|Van Santen, Edzard -|
Submitted to: Book Chapter
Publication Type: Book / Chapter
Publication Acceptance Date: July 1, 2009
Publication Date: February 15, 2010
Citation: Casler, M.D., Van Santen, E. 2010. Breeding Objectives in Forages. In: B. Boller et al. (eds.) Handbook of Plant Breeding, Volume 5: Fodder Crops and Amenity Grasses. New York: Springer Publishing. p. 115-136. Interpretive Summary: This is a book chapter that describes published literature and methods related to setting objectives in forage breeding programs. The chapter discusses methods that breeders use to set priorities and methods used to accomplish particular goals. Many plant traits, breeding objectives, and breeding methods are discussed in the chapter, concluding with inter-relationships among breeding objectives. The audience for this book will be forage breeders and students.

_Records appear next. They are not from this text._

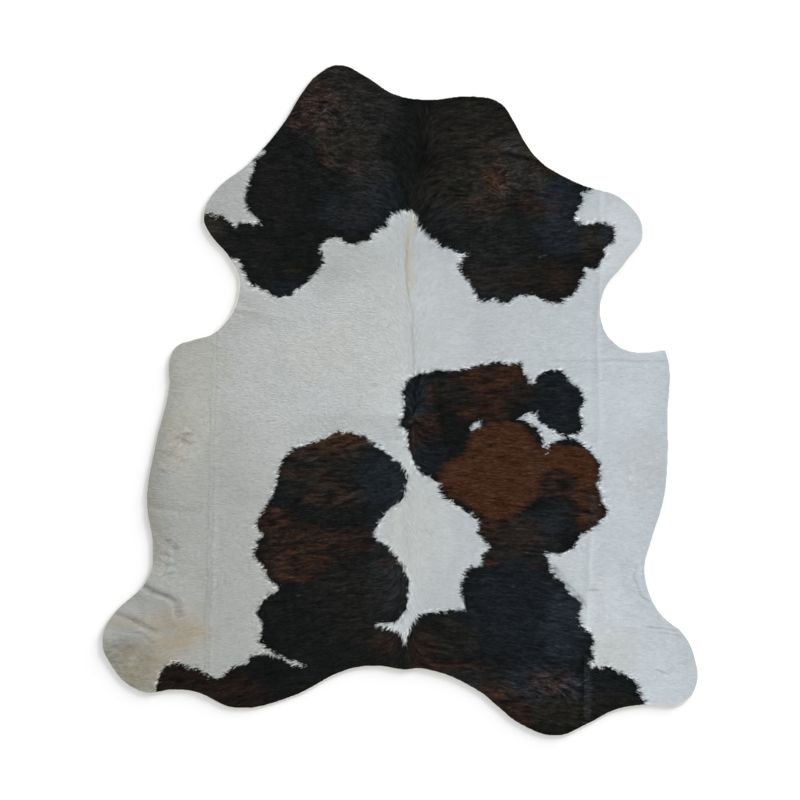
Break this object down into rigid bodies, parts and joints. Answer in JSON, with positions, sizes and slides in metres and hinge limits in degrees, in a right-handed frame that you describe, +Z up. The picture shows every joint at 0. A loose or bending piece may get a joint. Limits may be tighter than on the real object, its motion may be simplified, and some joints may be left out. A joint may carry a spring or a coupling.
{
  "type": "cowhide rug",
  "caption": "Flat rug of whole cow hide with the hair on, its wavy cut edge following the neck, legs and rump; it lies hair side up on a floor.",
  "frame": {"origin": "on the floor side, under the middle of the hide's bounding box", "axes": "+Z up, out of the hair side; +Y along the spine towards the neck; +X to the right as seen from above with the neck away from you"},
  "size_m": [1.9078, 2.148, 0.0055],
  "materials": {
    "hair_on_hide": "short hair lying flat on tanned skin: pale grey-white with large black and brown patches",
    "flesh_side": "undyed suede underside and cut edge"
  },
  "bodies": {
    "root": {"hide": "hair_on_hide"}
  },
  "joints": []
}
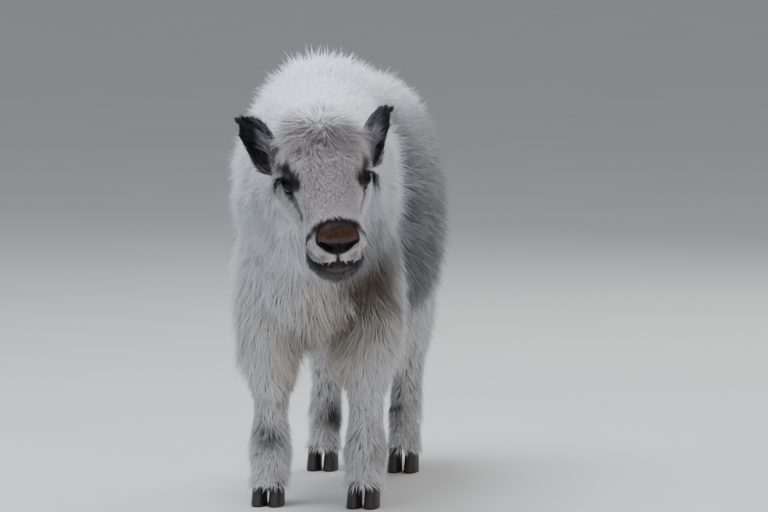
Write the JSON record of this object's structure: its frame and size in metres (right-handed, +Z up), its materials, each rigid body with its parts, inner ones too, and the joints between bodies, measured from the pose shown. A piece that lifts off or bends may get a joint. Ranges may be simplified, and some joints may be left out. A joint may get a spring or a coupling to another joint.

Technical Abstract: All breeding programs share one common objective – to improve a species for use within a target population of environments and a particular agricultural context. Beyond this common goal, the objectives of forage breeding programs are as varied as the species upon which they are based and the breeders who develop and implement them. Breeding objectives are framed within the agricultural context and the environments in which the species will be used. This chapter provides a review of literature and brief descriptions of many breeding objectives related to growth characteristics, biomass yield, nitrogen economy, forage quality, and stress tolerances. The ultimate choice of breeding objectives depends on many factors. Breeders must often make difficult decisions with little scientific information of direct relevance to the specific objective. Practical plant breeders are much more than people who develop new cultivars – they are problem solvers. The use of forage breeding to solve forage production problems requires sufficient scientific knowledge to identify the problem, prediction of a potential solution with a reasonably high degree of certainty, identification of reasonable and reliable breeding methods and traits, and the presence of sufficient genetic variability to create new germplasm that is sufficiently improved to assist in solving the problem.